The limitations of our efforts to revise the PRIMES model range from the inability to include ILUC impacts to potential hidden methodological issues. PRIMES may contain further methodological deficiencies beyond those identified in our research. Other fuel pathways, such as hydrogen, could also be considered. Further research is needed to provide a more complete picture.
The calculation of marginal emission savings per fuel type does not include the well-to-tank aspects in the PRIMES model. Therefore, our paper does not discuss changes in GHG emissions as a result of the model revision. By including full life-cycle aspects, the findings could be informative as to the scale of expected changes in transport-related GHG emissions.
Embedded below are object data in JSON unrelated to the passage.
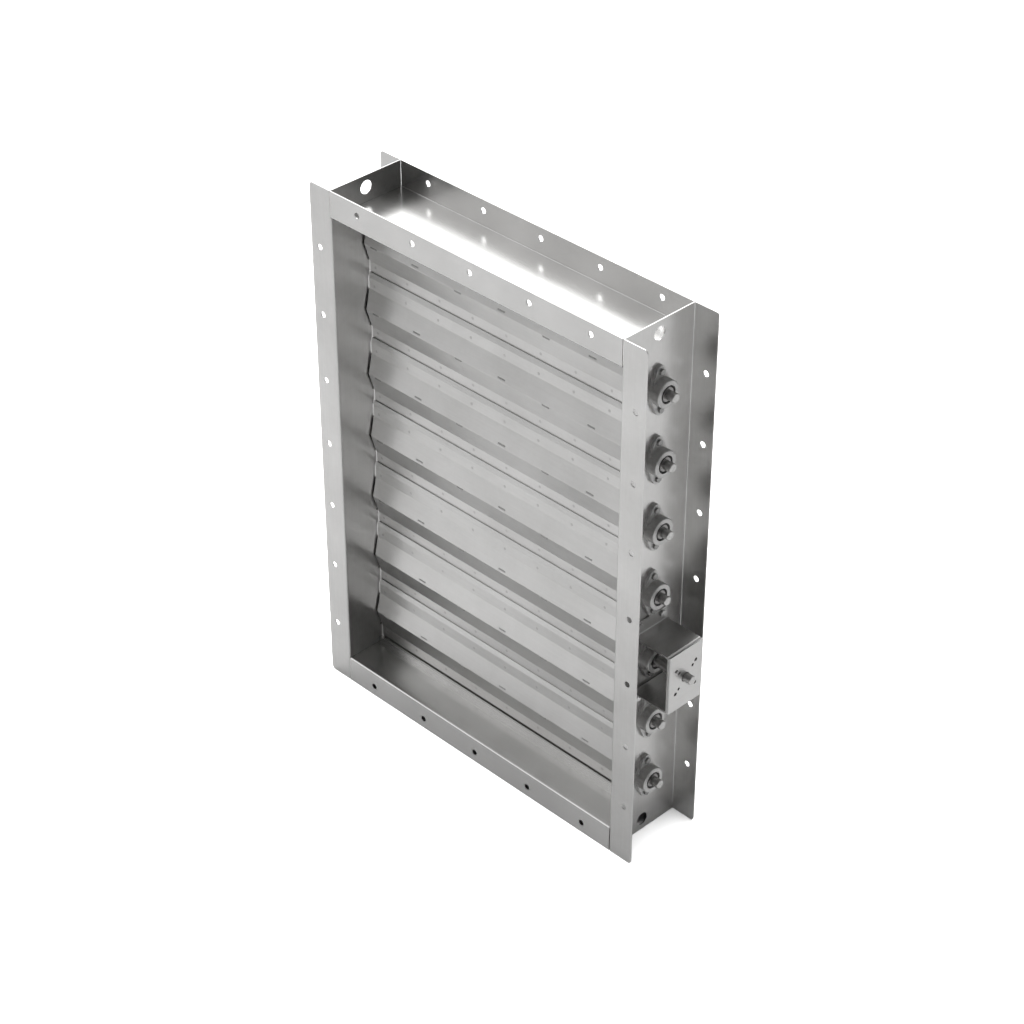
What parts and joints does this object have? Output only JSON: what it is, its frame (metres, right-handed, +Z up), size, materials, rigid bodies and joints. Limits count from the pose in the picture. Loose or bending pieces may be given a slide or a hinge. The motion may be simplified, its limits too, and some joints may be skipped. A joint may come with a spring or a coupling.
{
  "type": "rectangular multi-blade damper",
  "caption": "Flanged rectangular duct damper with double-skin parallel blades on flange bearings, an external link bar and a bracket for an actuator.",
  "frame": {"origin": "centre of the duct opening on the front flange face", "axes": "+X across the duct to the drive side, +Y along the air flow from the front face to the rear face, +Z up"},
  "size_m": [0.799, 0.158, 1],
  "materials": {
    "casing_sheet": "galvanised, satin",
    "blade_sheet": "galvanised, satin",
    "bracket_sheet": "galvanised, satin",
    "bearing_iron": "cast, machined face",
    "ring_steel": "ground",
    "shaft_steel": "turned",
    "screw_steel": "zinc plated",
    "link_steel": "zinc plated",
    "seal_rubber": "matt"
  },
  "bodies": {
    "casing": {"left_side_channel": "casing_sheet", "right_side_channel": "casing_sheet", "top_channel": "casing_sheet", "bottom_channel": "casing_sheet", "top_blade_stop": "casing_sheet", "bottom_blade_stop": "casing_sheet", "right_bearing_housings": "bearing_iron", "left_bearing_housings": "bearing_iron", "bearing_bolts": "screw_steel", "actuator_bracket": "bracket_sheet", "actuator_plate": "bracket_sheet", "bracket_screws": "screw_steel"},
    "blade_1": {"blade_1_front_skin": "blade_sheet", "blade_1_rear_skin": "blade_sheet", "blade_1_seal": "seal_rubber", "blade_1_shaft": "shaft_steel", "blade_1_bearing_rings": "ring_steel", "blade_1_crank_arm": "link_steel"},
    "blade_2": {"blade_2_front_skin": "blade_sheet", "blade_2_rear_skin": "blade_sheet", "blade_2_seal": "seal_rubber", "blade_2_shaft": "shaft_steel", "blade_2_bearing_rings": "ring_steel", "blade_2_crank_arm": "link_steel"},
    "blade_3": {"blade_3_front_skin": "blade_sheet", "blade_3_rear_skin": "blade_sheet", "blade_3_seal": "seal_rubber", "blade_3_shaft": "shaft_steel", "blade_3_bearing_rings": "ring_steel", "blade_3_crank_arm": "link_steel"},
    "blade_4": {"blade_4_front_skin": "blade_sheet", "blade_4_rear_skin": "blade_sheet", "blade_4_seal": "seal_rubber", "blade_4_shaft": "shaft_steel", "blade_4_bearing_rings": "ring_steel", "blade_4_crank_arm": "link_steel"},
    "blade_5": {"blade_5_front_skin": "blade_sheet", "blade_5_rear_skin": "blade_sheet", "blade_5_seal": "seal_rubber", "blade_5_shaft": "shaft_steel", "blade_5_bearing_rings": "ring_steel", "blade_5_crank_arm": "link_steel", "drive_spindle": "shaft_steel", "cross_pin": "screw_steel"},
    "blade_6": {"blade_6_front_skin": "blade_sheet", "blade_6_rear_skin": "blade_sheet", "blade_6_seal": "seal_rubber", "blade_6_shaft": "shaft_steel", "blade_6_bearing_rings": "ring_steel", "blade_6_crank_arm": "link_steel"},
    "blade_7": {"blade_7_front_skin": "blade_sheet", "blade_7_rear_skin": "blade_sheet", "blade_7_seal": "seal_rubber", "blade_7_shaft": "shaft_steel", "blade_7_bearing_rings": "ring_steel", "blade_7_crank_arm": "link_steel"},
    "linkage": {"link_bar": "link_steel", "link_pins": "screw_steel", "link_clips": "screw_steel"}
  },
  "joints": [
    {"name": "drive_blade_pivot", "type": "hinge", "parent": "casing", "child": "blade_5", "pos_m": [0, 0.079, -0.1265], "axis": [1, 0, 0], "range_deg": [0, 90]},
    {"name": "blade_1_pivot", "type": "hinge", "parent": "casing", "child": "blade_1", "pos_m": [0, 0.079, 0.3795], "axis": [1, 0, 0], "range_deg": [0, 90]},
    {"name": "blade_2_pivot", "type": "hinge", "parent": "casing", "child": "blade_2", "pos_m": [0, 0.079, 0.253], "axis": [1, 0, 0], "range_deg": [0, 90]},
    {"name": "blade_3_pivot", "type": "hinge", "parent": "casing", "child": "blade_3", "pos_m": [0, 0.079, 0.1265], "axis": [1, 0, 0], "range_deg": [0, 90]},
    {"name": "blade_4_pivot", "type": "hinge", "parent": "casing", "child": "blade_4", "pos_m": [0, 0.079, 0], "axis": [1, 0, 0], "range_deg": [0, 90]},
    {"name": "blade_6_pivot", "type": "hinge", "parent": "casing", "child": "blade_6", "pos_m": [0, 0.079, -0.253], "axis": [1, 0, 0], "range_deg": [0, 90]},
    {"name": "blade_7_pivot", "type": "hinge", "parent": "casing", "child": "blade_7", "pos_m": [0, 0.079, -0.3795], "axis": [1, 0, 0], "range_deg": [0, 90]},
    {"name": "link_bar_pivot", "type": "hinge", "parent": "blade_5", "child": "linkage", "pos_m": [-0.3609, 0.11435, -0.16185], "axis": [1, 0, 0], "range_deg": [-90, 0]}
  ],
  "couplings": [
    {"joint": "blade_1_pivot", "follows": "drive_blade_pivot", "ratio": 1},
    {"joint": "blade_2_pivot", "follows": "drive_blade_pivot", "ratio": 1},
    {"joint": "blade_3_pivot", "follows": "drive_blade_pivot", "ratio": 1},
    {"joint": "blade_4_pivot", "follows": "drive_blade_pivot", "ratio": 1},
    {"joint": "blade_6_pivot", "follows": "drive_blade_pivot", "ratio": 1},
    {"joint": "blade_7_pivot", "follows": "drive_blade_pivot", "ratio": 1},
    {"joint": "link_bar_pivot", "follows": "drive_blade_pivot", "ratio": -1}
  ]
}
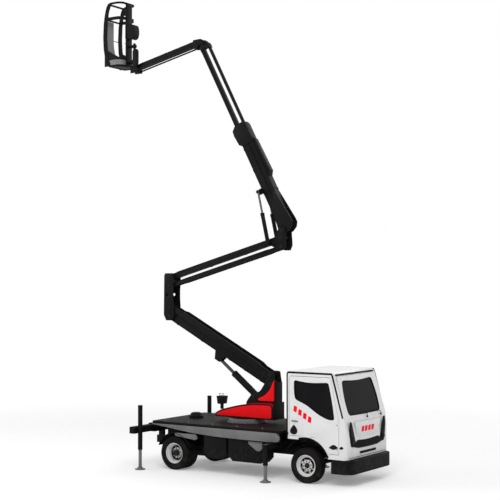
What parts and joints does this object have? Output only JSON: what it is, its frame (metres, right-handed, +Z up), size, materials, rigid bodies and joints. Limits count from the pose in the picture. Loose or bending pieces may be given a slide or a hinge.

Since the start of the war in Ukraine in early 2022, the price environment has changed radically in Europe. Key inputs to biofuel productions, such as natural gas used for process energy or grains such as corn, have seen a sharp increase in prices. Also, the price of electricity has increased in various EU countries. The former has made biofuel production more costly, while the latter may have made electromobility less cost-competitive; however, the picture is murky, as many governments have attempted to shield households and/or businesses from the impact of higher prices. All the while, the price of oil, the benchmark fuel in transport, has increased less in comparison. It must be noted that prices of commodities were already volatile in 2021, and 2022 saw the price volatility of most relevant inputs to transport fuels at a level not seen for more than a decade. These changes are not reflected in our paper.
The markedly changed price environment necessitates a re-evaluation of the cost of transport decarbonisation options. Our paper suggests that the cost of transport decarbonisation options warrants the attention of policy-makers.